Il Congresso è stato organizzato sotto l’egida della Società Italiana di Psichiatra, e con il patrocinio delle altre più importanti Società Scientifiche di interesse psichiatrico; la premiazione si è tenuta al termine dei lavori congressuali con le congratulazioni del Presidente del Congresso, nonché Presidente della Società Italiana di Psichiatria, Professor Claudio Mencacci e dei responsabili della Segreteria Scientifica, Dr.ssa Emi Bondi e Dr. Massimo Rabboni.
«Nonostante il rapido sviluppo e diffusione di studi e di ricerche, la resilienza raramente viene menzionata come fattore terapeutico, adattivo e protettivo, per malattie psichiatriche gravi: promuovere la resilienza in pazienti psicotici, frequentemente soggetti a fratture traumatiche della propria continuità esistenziale, potrebbe migliorare la sintomatologia stessa, il funzionamento psicosociale e in ultima analisi il benessere soggettivo» si legge nel poster.
Lo scopo di questo studio preliminare era di valutare la resilienza in pazienti schizofrenici e identificare eventuali correlazioni tra resilienza, sintomatologia psicotica positiva e negativa e funzionamento psicosociale. Lo studio statistico è stato effettuato su un campione di 121 pazienti con una diagnosi di Disturbo dello spettro della Schizofrenia, di età compresa tra i 18 e i 65 anni.
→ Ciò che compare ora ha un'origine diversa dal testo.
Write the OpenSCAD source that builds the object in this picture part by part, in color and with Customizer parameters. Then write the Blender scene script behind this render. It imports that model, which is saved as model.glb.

«In senso psicologico la resilienza è una risorsa individuale che consente agli individui di reagire a situazioni di stress o profondamente traumatiche non solo superandole, ma risultandone cambiati in positivo, rafforzati. Essa si può comporre di una parte disposizionale, ossia che appartiene all’individuo come caratteristica personologica, e di una parte acquisibile, determinata dalle interazioni ambientali – spiega la dottoressa Callegari, docente di psichiatria all’Università degli Studi dell’Insubria - . Una dimensione così trasversale, interessante, apparentemente semplice, ma in realtà caratterizzata da numerose sfaccettature, è attualmente oggetto di indagine in psicologia, psichiatria e medicina in moltissimi studi che hanno in fondo lo scopo comune di individuare modi efficaci per implementare negli individui, soprattutto se sofferenti, sempre nuove risorse volte a conseguire il miglior benessere psico-fisico possibile».
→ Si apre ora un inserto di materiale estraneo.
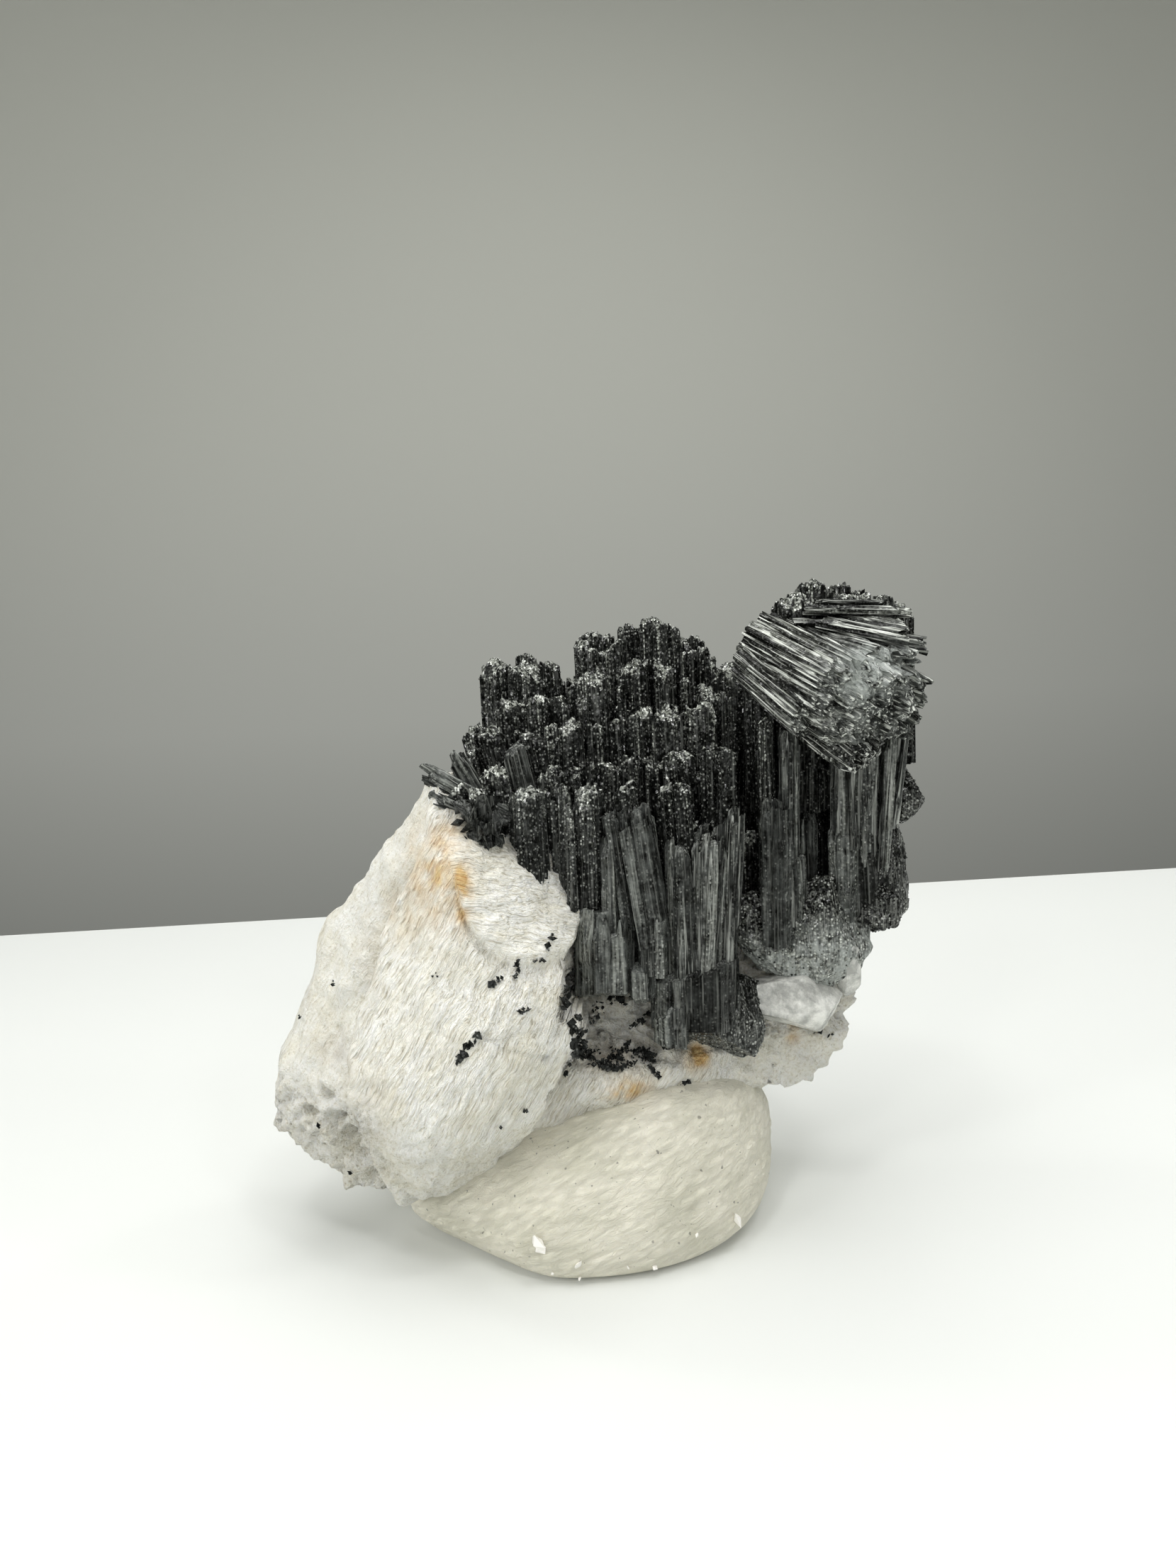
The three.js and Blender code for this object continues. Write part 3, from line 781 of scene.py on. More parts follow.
def smooth_prism(crystal, number):
    """Rings of the outline, each point moved inward by grooves at the stave's edges, the stave's
    own depth, breaks along it and fine noise. Over both ends the rings shrink, and their heights go
    from the staves' ends to those of a cracked plane."""
    foot, axes, length, half_width, half_depth, style = settled(crystal)
    seed = crystal_seed(number)
    outline, run = section_outline(half_width, half_depth, style, number)
    which, stave, other, edge = staves(outline, run, style, number)
    step_out = np.gradient(outline, axis=0)
    outward = np.stack([step_out[:, 1], -step_out[:, 0]], -1)
    outward = outward / np.maximum(np.linalg.norm(outward, axis=1, keepdims=True), 1e-9)
    slant = (hashed(np.array([number, 1, 7]), seed + 9) - 0.5) * 1.3
    high = length - style["drop"] * stave**1.5 + style["stairs"] * outline[:, 1] / half_depth
    high = high + slant * outline[:, 0]
    low = -style["ragged"] * other + style["sole_lean"] * outline[:, 1]
    rows = max(int(length / RING_STEP), 7)
    height = low + (high - low) * np.linspace(0, 1, rows)[:, None]
    x, y, strip, _ = np.broadcast_arrays(outline[:, 0], outline[:, 1], which, height)
    at = np.stack([x / GROOVE_STEP, y / GROOVE_STEP, height / GROOVE_LENGTH], -1)
    broken_at = np.floor(height / BREAK_STEP + 9 * stave)
    broken = hashed(np.stack([strip, broken_at, 0 * height + number], -1), seed + 6)
    inward = style["groove"] * edge + 0.8 * style["groove"] * other + 0.1 * broken
    inward = inward + 0.045 * noise(at, 1.0, seed + 7) + 0.05 * noise(at / 3.1, 1.0, seed + 8)
    size = style["taper"] + (1 - style["taper"]) * np.clip(height / length, 0, 1)
    ring = outline[None] * size[..., None] - outward[None] * inward[..., None]
    inner = max(int(min(half_width, half_depth) / GROOVE_STEP), 4)
    share = (np.arange(inner, 0, -1) / (inner + 1))[:, None]
    blend = smooth_step(0.82, 1.0, share)
    ends = []
    for is_top, rim, base in ((True, ring[-1], high), (False, ring[0], low)):
        spot = rim[None] * share[..., None]
        _, _, cell, _, _ = cells_over(
            spot[..., 0] + 40 * number, spot[..., 1], style["pillar"], seed + 12 + is_top)
        bumps = 0.07 * noise(np.dstack([spot, 0 * spot[..., :1]]), 0.22, seed + 15)
        if is_top:
            level = length - 0.9 * style["drop"] * cell**1.5
            level = level + style["stairs"] * spot[..., 1] / half_depth
            level = level + style["dome"] * (1 - share**2) + bumps + slant * spot[..., 0]
        else:
            level = style["sole_lean"] * spot[..., 1] - 0.3 * style["ragged"] * cell + bumps
        ends.append(np.dstack([spot, level * (1 - blend) + base[None] * blend]))
    top, sole = ends
    rings = np.concatenate([sole[::-1], np.dstack([ring, height]), top])
    local = np.concatenate([rings.reshape(-1, 3), [rings[0].mean(0), rings[-1].mean(0)]])
    tone = np.tile(style["pale"] * (0.45 * stave + 0.3 * other), (len(rings), 1))
    # Painted shade: the tone is lower at the staves' edges, where the grooves run; breaks add random
    # tone.
    tone[inner:inner + rows] *= (1 - 0.6 * edge) * (1.25 - 0.5 * broken)
    tone = np.concatenate([tone.ravel(), [MIDDLE_TONE, MIDDLE_TONE]])
    quads, fans = closed_rings(len(rings), len(outline))
    return placed_part(foot, axes, local, quads, fans, style, tone, number)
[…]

Il gruppo di lavoro coordinato dalla dottoressa Callegari si interessa alla resilienza da alcuni anni delineandone dapprima il profilo teorico e attuando studi clinici, anche in collaborazione con altre discipline. Un lavoro di validazione della versione italiana della Resilience Scale a 14 items è stato pubblicato nel 2016, e due studi clinici, uno sulla resilienza nella popolazione anziana a Varese e uno, in collaborazione con il Polo Riabilitativo dell’Ospedale Gaetano Pini di Milano, su outcome riabilitativo e resilienza; sono stati tutti pubblicati su riviste internazionali.
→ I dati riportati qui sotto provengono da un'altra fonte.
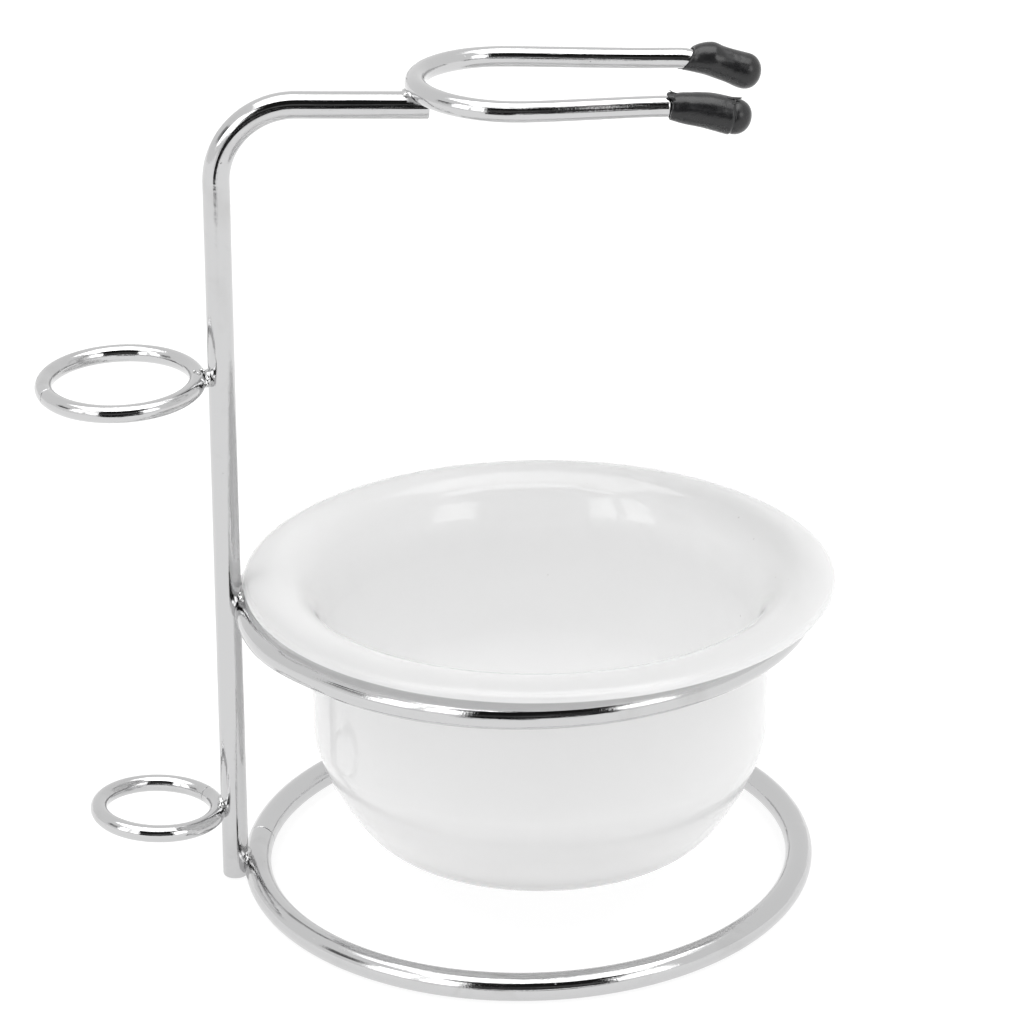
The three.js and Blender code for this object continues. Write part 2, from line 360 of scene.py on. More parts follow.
class Nodes:
    """The node tree of a material or world, with short ways to add nodes and links."""

    def __init__(self, owner):
        self.owner = owner
        owner.use_nodes = True
        self.tree = owner.node_tree
        self.shader = self.tree.nodes.get("Principled BSDF")

    def add(self, kind, inputs=None, **settings):
        node = self.tree.nodes.new(kind)
        for key, value in settings.items():
            setattr(node, key, value)
        for key, value in (inputs or {}).items():
            if isinstance(value, bpy.types.NodeSocket):
                self.tree.links.new(value, node.inputs[key])
            else:
                node.inputs[key].default_value = value
        return node

    def noise(self, vector, scale, detail=2.0, roughness=0.5, distortion=0.0):
        inputs = {
            "Vector": vector,
            "Scale": scale,
            "Detail": detail,
            "Roughness": roughness,
            "Distortion": distortion,
        }
        return self.add("ShaderNodeTexNoise", inputs).outputs["Fac"]

    def cells(self, vector, scale):
        """The distance from scattered points."""
        inputs = {"Vector": vector, "Scale": scale, "Randomness": 1.0}
        return self.add("ShaderNodeTexVoronoi", inputs).outputs["Distance"]

    def remap(self, value, source, target):
        inputs = {
            "Value": value,
            "From Min": source[0],
            "From Max": source[1],
            "To Min": target[0],
            "To Max": target[1],
        }
        return self.add("ShaderNodeMapRange", inputs).outputs["Result"]

    def soft_step(self, value, low, high):
        inputs = {"Value": value, "From Min": low, "From Max": high}
        settings = {"interpolation_type": "SMOOTHSTEP"}
        return self.add("ShaderNodeMapRange", inputs, **settings).outputs["Result"]

    def calc(self, operation, a, b=0.0):
        return self.add("ShaderNodeMath", {0: a, 1: b}, operation=operation).outputs[0]

    def product(self, first, *others):
        for value in others:
            first = self.calc("MULTIPLY", first, value)
        return first

    def total(self, first, *others):
        for value in others:
            first = self.calc("ADD", first, value)
        return first

    def inverse(self, value):
        return self.calc("SUBTRACT", 1.0, value)

    def mapped(self, vector, **inputs):
        return self.add("ShaderNodeMapping", {"Vector": vector, **inputs}).outputs["Vector"]

    def split(self, vector):
        return self.add("ShaderNodeSeparateXYZ", {"Vector": vector}).outputs

    def mix(self, fac, a, b):
        return self.add("ShaderNodeMix", {0: fac, 6: a, 7: b}, data_type="RGBA").outputs[2]

    def drive(self, socket, value):
        self.tree.links.new(value, self.shader.inputs[socket])

    def set(self, socket, value):
        self.shader.inputs[socket].default_value = value

    def bump(self, height, strength, distance, normal=None):
        inputs = {"Height": height, "Strength": strength, "Distance": distance}
        if normal is not None:
            inputs["Normal"] = normal
        return self.add("ShaderNodeBump", inputs).outputs["Normal"]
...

«Il lavoro oggetto dello studio presentato nel poster premiato al Congresso di Bormio descrive, in una popolazione ammalata di psicosi schizofrenica, una patologia quasi sempre molto severa e disorganizzante le normali relazioni interpersonali e le abilità della performance quotidiana, compromesse sul piano emotivo, non cognitivo, sia in che misura la resilienza individuale possa essere presente ovvero compromessa in questi individui, sia come il differente ambiente di cura, ambulatoriale o residenziale, possa più o meno positivamente influenzarla, sia come gli strumenti terapeutici attuati per promuovere fattori di resilienza in pazienti schizofrenici possano agire aumentando la resilienza e trasformandola, a sua volta, in un elemento terapeutico teso a migliorare il funzionamento psicosociale dei soggetti ammalati. I risultati dello studio, ancorché da confermarsi in studi più ampi, sembrano effettivamente orientati in questa direzione» conclude la dottoressa Callegari.